E COMME ESPRIT DE NOËL

Ah, la grandeur d’âme des Quatre filles du docteur March ! Oh, le destin tragique de la Petite Fille aux allumettes. On ne compte plus les fables sociales pleines de bons sentiments, d’empathie et d’orphelins à béquille qui se déroulent cette nuit-là. La charité imprègne la littérature. Tout particulièrement, A Christmas Carol (un Chant de Noël) de Charles Dickens va jouer un rôle déterminant dans sa diffusion auprès des jeunes bourgeois. «Dans cet apprentissage de la philanthropie, Noël est un terrain privilégié pour faire éprouver, dès le plus jeune âge, la nécessité de la compassion et l’implacable distance sociale.» Car ce que l’on offre aux nécessiteux, ce sont des dons alimentaires, la fameuse mandarine ou le pain d’épices, ou un modeste jouet mais pas trop beau. «Il faut se garder de faire souffrir le petit malheureux en développant chez lui des goûts que ses parents ne pourraient satisfaire», précise la sociologue.

T COMME TRAÎNEAU

Une des caractéristiques du cadeau au pied du sapin, c’est son origine surnaturelle, magique, descendu du ciel, comme le roucoule Tino Rossi. Avant que le père Noël s’impose dans toute l’Europe au lendemain de la Seconde Guerre mondiale, les cadeaux ont été distribués par des personnages qui diffèrent selon les régions, les religions et les traditions : fées, sorcières, saints, père Janvier, père Chalande et même enfant Jésus. Au début du XIXe, c’est le bonhomme Noël qui s’en charge.

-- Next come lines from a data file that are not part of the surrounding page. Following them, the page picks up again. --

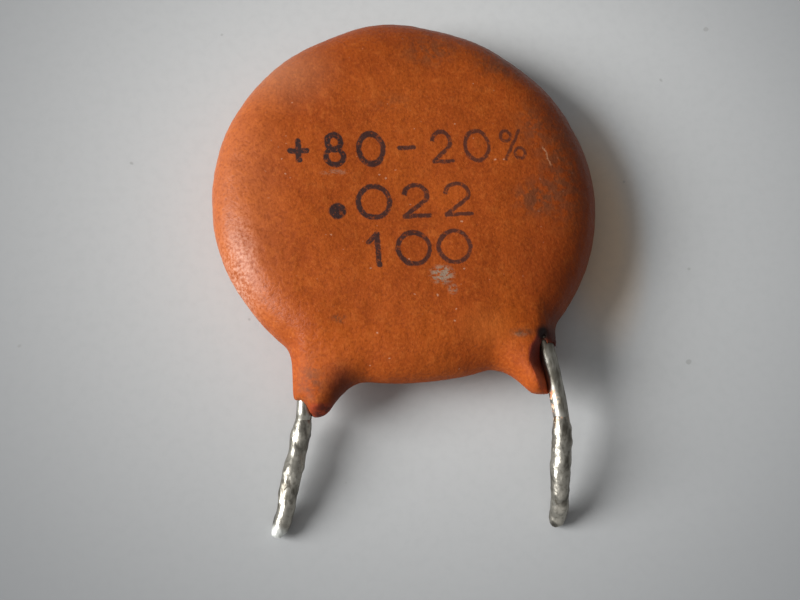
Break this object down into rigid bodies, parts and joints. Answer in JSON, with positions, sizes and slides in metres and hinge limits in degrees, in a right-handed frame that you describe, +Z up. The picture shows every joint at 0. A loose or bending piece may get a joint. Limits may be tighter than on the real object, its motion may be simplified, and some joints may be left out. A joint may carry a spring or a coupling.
{
  "type": "ceramic disc capacitor",
  "caption": "Round ceramic disc capacitor in an orange dip coating, with bent tinned leads that leave broken coated legs.",
  "frame": {"origin": "middle of the footprint, at the height of the table that the part lies on", "axes": "+Z up, +Y from the lead ends across the disc to its far rim, +X towards the front lead; the printed front face looks up and is tilted 3 degrees"},
  "size_m": [0.0191, 0.0261, 0.0039],
  "materials": {
    "coating": "matte, finely granular orange dip coating",
    "ceramic": "fired tan ceramic",
    "silver": "thin fired silver",
    "solder": "dull lumpy solder",
    "tinned_wire": "dull tinned copper wire"
  },
  "bodies": {
    "root": {"dip_coating": "coating", "ceramic_disc": "ceramic", "front_electrode": "silver", "back_electrode": "silver", "front_solder_joint": "solder", "back_solder_joint": "solder", "front_lead": "tinned_wire", "back_lead": "tinned_wire", "front_lead_solder": "solder", "back_lead_solder": "solder"}
  },
  "joints": []
}
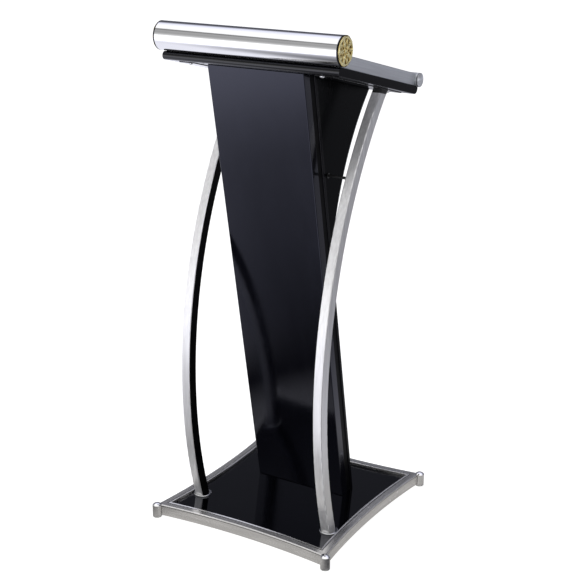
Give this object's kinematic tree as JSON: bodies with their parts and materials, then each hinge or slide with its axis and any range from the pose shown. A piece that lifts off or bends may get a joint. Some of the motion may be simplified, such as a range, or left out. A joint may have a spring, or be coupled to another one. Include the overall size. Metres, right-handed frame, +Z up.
{
  "type": "presentation lectern",
  "caption": "Free-standing speaker's lectern with a sloping desk, a large chrome front tube, a leaning column, bowed side legs and a concave-sided base with levelling feet.",
  "frame": {"origin": "on the floor, under the middle of the base", "axes": "+Z up, -Y towards the audience, +Y towards the speaker, +X to the audience's right"},
  "size_m": [0.4864, 0.5044, 1.17],
  "materials": {
    "black_lacquer": "gloss black lacquer on board",
    "black_steel": "black painted steel plate",
    "satin_aluminium": "satin silver extrusion",
    "chrome": "polished",
    "zinc_steel": "zinc plated",
    "satin_steel": "satin polished",
    "black_plastic_gloss": "gloss black",
    "black_plastic": "black",
    "black_rod": "black",
    "grey_strip": "dark satin",
    "trim_metal": "dark satin edge trim",
    "raw_wood": "raw",
    "plate_steel": "polished",
    "reading_surface": "satin black",
    "grey_aluminium": "satin grey",
    "gilt": "gilt relief",
    "foot_metal": "satin"
  },
  "bodies": {
    "lectern": {"base_board": "black_lacquer", "ballast_plate": "black_steel", "rail_front": "satin_aluminium", "rail_rear": "satin_aluminium", "rail_left": "satin_aluminium", "rail_right": "satin_aluminium", "post_caps": "chrome", "base_screws": "zinc_steel", "leg_left": "satin_steel", "leg_right": "satin_steel", "leg_inlay_left": "black_plastic_gloss", "leg_inlay_right": "black_plastic_gloss", "leg_ring_left": "chrome", "leg_ring_right": "chrome", "leg_foot_plugs": "black_plastic", "leg_foot_bolts": "zinc_steel", "leg_top_pad_left": "black_plastic", "leg_top_pad_right": "black_plastic", "standoff_left": "black_rod", "standoff_right": "black_rod", "front_board": "black_lacquer", "back_board": "black_lacquer", "side_strip_left": "grey_strip", "side_strip_right": "grey_strip", "cheek_left": "black_lacquer", "cheek_right": "black_lacquer", "cheek_trim_left": "trim_metal", "cheek_trim_right": "trim_metal", "shelf": "black_lacquer", "shelf_battens": "raw_wood", "column_foot_block": "raw_wood", "column_top_block": "raw_wood", "column_foot_screws": "zinc_steel", "column_top_screws": "zinc_steel", "desk_slab": "black_lacquer", "desk_plate_left": "plate_steel", "desk_plate_right": "plate_steel", "desk_bolts": "chrome", "tray_base": "raw_wood", "reading_panel": "reading_surface", "side_rail_left": "grey_aluminium", "side_rail_right": "grey_aluminium", "top_tube": "chrome", "tube_cradle": "black_plastic", "tube_screws": "zinc_steel", "tube_ring_left": "black_plastic_gloss", "tube_ring_right": "black_plastic_gloss", "medallion_left": "gilt", "medallion_right": "gilt", "book_stop": "satin_aluminium", "stop_cap_left": "chrome", "stop_cap_right": "chrome", "corner_post_front_left": "satin_aluminium", "corner_post_front_right": "satin_aluminium", "corner_post_rear_left": "satin_aluminium", "corner_post_rear_right": "satin_aluminium"},
    "foot_front_left": {"levelling_foot_front_left": "foot_metal"},
    "foot_front_right": {"levelling_foot_front_right": "foot_metal"},
    "foot_rear_left": {"levelling_foot_rear_left": "foot_metal"},
    "foot_rear_right": {"levelling_foot_rear_right": "foot_metal"}
  },
  "joints": [
    {"name": "foot_front_left_screw", "type": "slide", "parent": "lectern", "child": "foot_front_left", "axis": [0, 0, -1], "range_m": [0, 0.008]},
    {"name": "foot_front_right_screw", "type": "slide", "parent": "lectern", "child": "foot_front_right", "axis": [0, 0, -1], "range_m": [0, 0.008]},
    {"name": "foot_rear_left_screw", "type": "slide", "parent": "lectern", "child": "foot_rear_left", "axis": [0, 0, -1], "range_m": [0, 0.008]},
    {"name": "foot_rear_right_screw", "type": "slide", "parent": "lectern", "child": "foot_rear_right", "axis": [0, 0, -1], "range_m": [0, 0.008]}
  ]
}
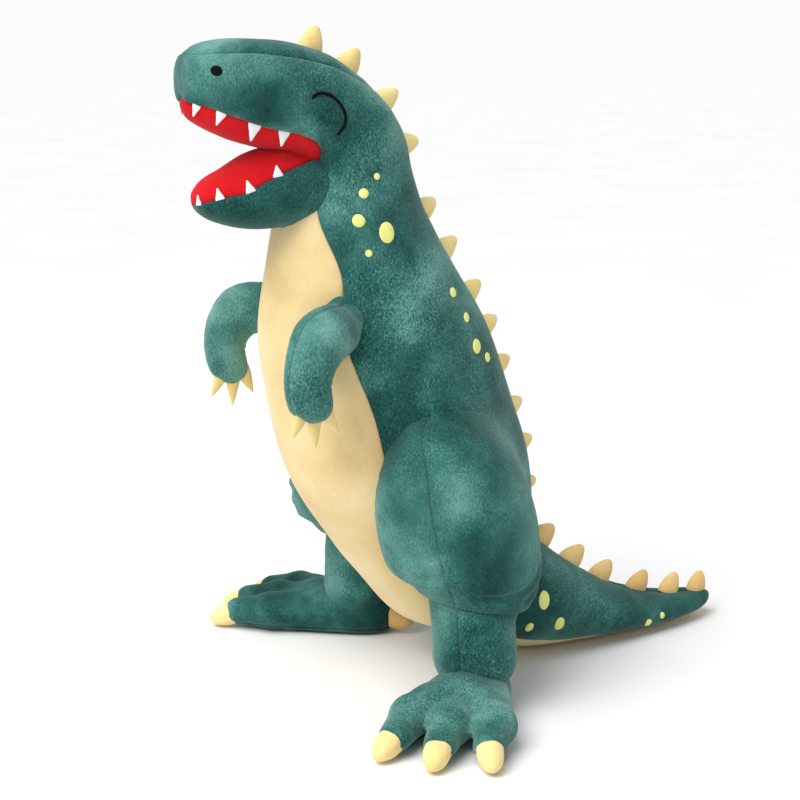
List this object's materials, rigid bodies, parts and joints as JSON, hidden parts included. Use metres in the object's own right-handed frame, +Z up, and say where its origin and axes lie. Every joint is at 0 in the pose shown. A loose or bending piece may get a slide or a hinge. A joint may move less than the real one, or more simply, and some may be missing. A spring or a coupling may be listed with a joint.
{
  "type": "stuffed dinosaur",
  "caption": "Standing plush dinosaur with an open mouth, felt teeth, a cream belly, a row of stuffed back spikes, short arms and a long tail, all flexing at sewn joints.",
  "frame": {"origin": "on the floor, under the middle of the toy's bounding box", "axes": "+Z up, +X to the toy's left, -Y the way its snout points"},
  "size_m": [0.5068, 0.567, 0.5981],
  "materials": {
    "green_plush": "short dark green pile",
    "cream_plush": "smooth short cream pile",
    "cream_trim": "smooth short cream pile, stuffed",
    "red_plush": "smooth short red pile",
    "white_felt": "white felt",
    "black_thread": "satin stitch",
    "yellow_thread": "satin stitch",
    "polyester_filling": "loose polyester fibre"
  },
  "bodies": {
    "torso": {"belly_panel": "cream_plush", "torso_side_left": "green_plush", "torso_side_right": "green_plush", "torso_stuffing": "polyester_filling", "back_spikes": "cream_trim", "body_spots": "yellow_thread"},
    "head": {"head_side_left": "green_plush", "head_side_right": "green_plush", "head_gusset": "green_plush", "palate_lining": "red_plush", "head_stuffing": "polyester_filling", "upper_teeth": "white_felt", "nostrils": "black_thread", "closed_eyes": "black_thread", "head_spikes": "cream_trim"},
    "jaw": {"chin_panel": "green_plush", "jaw_lining": "red_plush", "jaw_stuffing": "polyester_filling", "lower_teeth": "white_felt"},
    "arm_left": {"arm_outer_left": "green_plush", "arm_inner_left": "green_plush", "arm_stuffing_left": "polyester_filling", "hand_claws_left": "cream_trim"},
    "arm_right": {"arm_outer_right": "green_plush", "arm_inner_right": "green_plush", "arm_stuffing_right": "polyester_filling", "hand_claws_right": "cream_trim"},
    "leg_left": {"leg_front_left": "green_plush", "leg_back_left": "green_plush", "leg_stuffing_left": "polyester_filling", "foot_upper_left": "green_plush", "foot_sole_left": "green_plush", "foot_stuffing_left": "polyester_filling", "toe_claws_left": "cream_trim", "heel_claw_left": "cream_trim"},
    "leg_right": {"leg_front_right": "green_plush", "leg_back_right": "green_plush", "leg_stuffing_right": "polyester_filling", "foot_upper_right": "green_plush", "foot_sole_right": "green_plush", "foot_stuffing_right": "polyester_filling", "toe_claws_right": "cream_trim", "heel_claw_right": "cream_trim"},
    "tail": {"tail_side_left": "green_plush", "tail_side_right": "green_plush", "tail_underside": "cream_plush", "tail_stuffing": "polyester_filling", "tail_spikes": "cream_trim", "tail_spots": "yellow_thread"}
  },
  "joints": [
    {"name": "neck_nod", "type": "hinge", "parent": "torso", "child": "head", "pos_m": [0, -0.129, 0.445], "axis": [1, 0, 0], "range_deg": [-10, 8], "stiffness_Nm_per_rad": 5},
    {"name": "jaw_open", "type": "hinge", "parent": "head", "child": "jaw", "pos_m": [0, -0.183, 0.494], "axis": [1, 0, 0], "range_deg": [-14, 2], "stiffness_Nm_per_rad": 0.8},
    {"name": "shoulder_left", "type": "hinge", "parent": "torso", "child": "arm_left", "pos_m": [0.09, -0.153, 0.345], "axis": [1, 0, 0], "range_deg": [-30, 8], "stiffness_Nm_per_rad": 0.8},
    {"name": "shoulder_right", "type": "hinge", "parent": "torso", "child": "arm_right", "pos_m": [-0.09, -0.153, 0.345], "axis": [1, 0, 0], "range_deg": [-30, 8], "stiffness_Nm_per_rad": 0.8},
    {"name": "hip_left", "type": "hinge", "parent": "torso", "child": "leg_left", "pos_m": [0.098, -0.069, 0.195], "axis": [1, 0, 0], "range_deg": [-6, 6], "stiffness_Nm_per_rad": 10},
    {"name": "hip_right", "type": "hinge", "parent": "torso", "child": "leg_right", "pos_m": [-0.098, -0.069, 0.195], "axis": [1, 0, 0], "range_deg": [-6, 6], "stiffness_Nm_per_rad": 10},
    {"name": "tail_swing", "type": "hinge", "parent": "torso", "child": "tail", "pos_m": [0, -0.044, 0.06], "axis": [0, 0, 1], "range_deg": [-12, 12], "stiffness_Nm_per_rad": 3}
  ]
}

Mais il ressemble plus à un inquiétant colporteur qu’à un généreux donateur : un vieillard au teint blafard, maigre, vêtu d’une robe de bure et auquel il arrive encore «dans un très vieux réflexe d’emporter quelques enfants indisciplinés».

E COMME EXPLOITATION

Non, le cadeau n’a pas perdu son âme dans les rayons des supermarchés. Dès son apparition, il est commercial et se diffuse grâce à ses contemporains, les grands magasins, ces «nouvelles cathédrales du commerce». La Samaritaine, le Nain bleu, le Bon Marché se concurrencent à grand coup de vitrines animées, de sapins géants, de décorations, de catalogues débordants de soldats de plombs, de poupées de porcelaine et polichinelles. Et même la Première Guerre mondiale ne freine pas l’emballement commercial. En témoignent les réclames pour le catalogue du Bon Marché en 1916 titrées «Noël quand même», avec force enfants en uniforme de poilu. L’engouement ne faiblira jamais : «Même dans les périodes de crise, comme celle entraînée par le premier choc pétrolier des années 70, les Français ne renonceront ni aux bombances ni aux cadeaux», constate Martyne Perrot.

S COMME SENTIMENTAL

C’est la fonction de ce cadeau : attester de l’affection qu’on porte aux siens. Mais cet «art d’offrir» répond à des «règles invisibles», que chacun respecte sans qu’elles n’aient jamais été formulées. A la fin des années 70, le sociologue américain Theodore Caplow en a identifié quelques-unes. La première ? «La valeur économique est censée être proportionnelle à la valeur affective du lien de parenté.» Si l’enfant est le héros de la fête et qu’il est exempté d’offrir en échange, les cadeaux les plus chers se font au sein du couple. Les grands perdants ? Les grands-parents, qui gâtent le plus, mais ne récoltent guère. Pourtant, cet art du cadeau prend du plomb dans l’aile. A peine reçu, déjà revendu sur Internet ou échangé. Les cadeaux «utiles» ou d’argent bousculent les règles de l’échange classique. Et réinventent cette tradition.